Another glitzy and glamorous affair hit London's Southbank with largely stunning results, as the myriads of performers who did deliver, really did stand out, as they rose to the occasion.

Judi Jackson kicked off proceedings swimmingly with her big band take on Nirvana's "Come As You Are" a curiously timeless piece that lent itself to Guy Barker's ambitious arrangement. She also acquitted herself admirably on "Blame It On My Youth" later on. In many cases, some of the artists got swallowed whole by Barker's orchestra, but the ones with the biggest stage charisma shone through. Perhaps acoustics have something to do with it but the acts came so thick and fast, I doubt too many noticed.

The promising Jalen N'Gonda had a mixed night, his first tune typified languid soul. His soft shoe shuffle and his fine falsetto approach proved pleasing enough. His moment should have been on "Take Me To The River" with a stonking band behind him, feeding him energy with wailing horns and corruscating strings that should have put the wind in his sails. He will have to learn when giving such a magnificent opportunity, to grasp it with both hands and try to take it up a gear! This will no doubt come with further experience...

The youthful enthusiasm of Urban Flames, a 22-piece vocal collective outfit that was started two years ago by Urban Development, is a not-for-profit organisation dedicated to nurturing the musical talents of young people aged 15-21, added some much-needed excitement! Their second number, the much moodier "My Mind", in many ways, was my personal highlight. It almost eclipsed the incomparable Cécile McLorin Salvant but not quite. Her clever tack of just being accompanied by a solo piano was a winning ploy. She is a jazz star and has the Grammys to prove it.

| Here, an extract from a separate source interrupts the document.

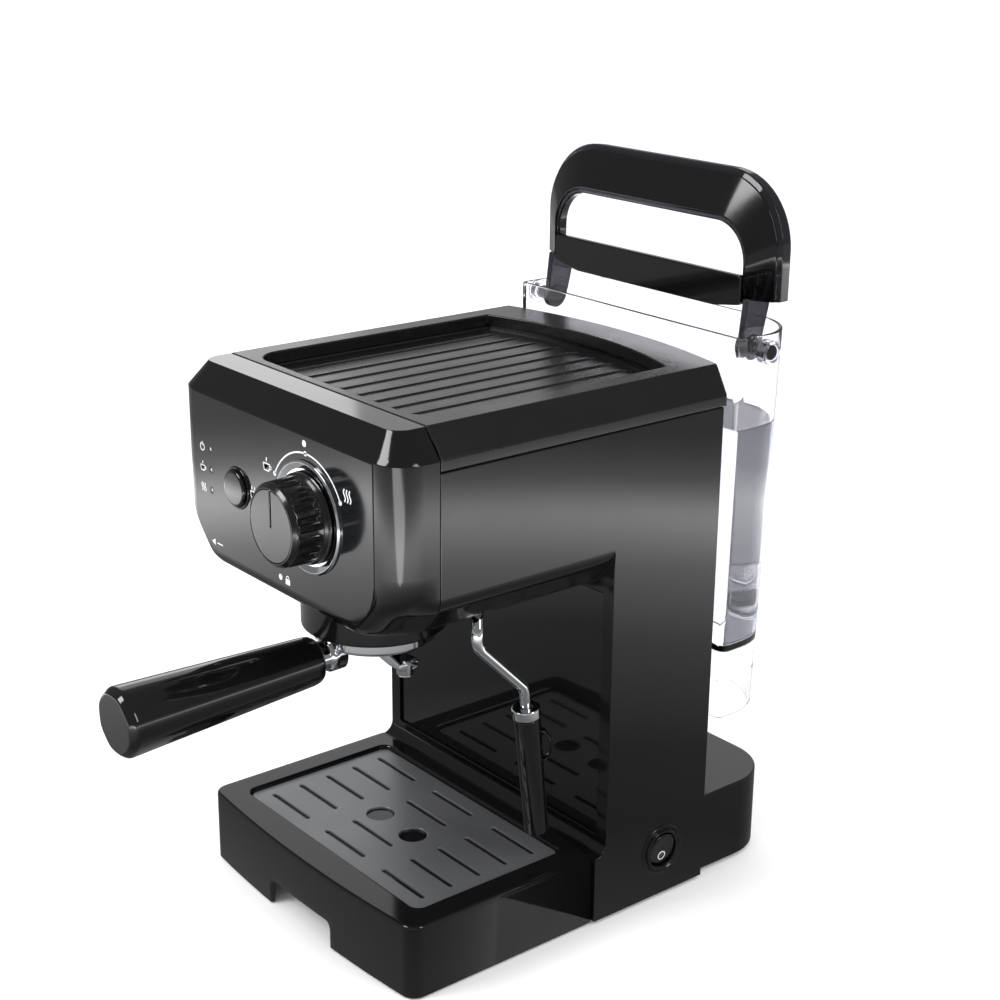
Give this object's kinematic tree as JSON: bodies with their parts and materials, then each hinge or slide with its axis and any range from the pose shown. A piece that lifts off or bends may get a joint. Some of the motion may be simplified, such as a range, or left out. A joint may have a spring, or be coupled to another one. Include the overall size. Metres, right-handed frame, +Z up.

Other highlights were Cherise Adams-Burnett and pianist, Matthew Whitaker. Cherise has been causing a stir recently and it's easy to see why. She's a fine looking woman with a voice to match. She added some much-needed fun to the night by Lindy Hopping whilst doing some uptempo jive like Nat King Cole tunes. Her second number (each act did two numbers in pt. 1 and 2) saw the more sultry side of her come out in a revealing evening dress, performing sensual rhumba - she's one we've already clocked at B&S towers, it sure will be interesting watching her career develop.

18-year-old Matthew Whitaker is a terrific tour de force. He looked like a young 60's era Stevie Wonder (incidentally Wonder's music was heavily featured throughout the night) and his piano playing was quite simply electrifying. A natural whirlwind of a performer who put the orchestra through its paces with at least four-time signature changes! This was no musical exercise either, this kid has soul! And a glittering future.

It was also great to catch Raul Midón. His sonorous guitar chimed sweetly and was perfectly in sync with the 42 piece orchestra who were backing him. His "God's Dream" was a towering ballad of a song and his voice was strong and melodious. The rousing "Living Just Enough For The City" was the finale to an entertaining evening and lit the touchpaper to the start of the wonderfully eclectic EFG London Jazz Festival - go check out some acts, details on their website, and get some sublime jazz in your life pronto!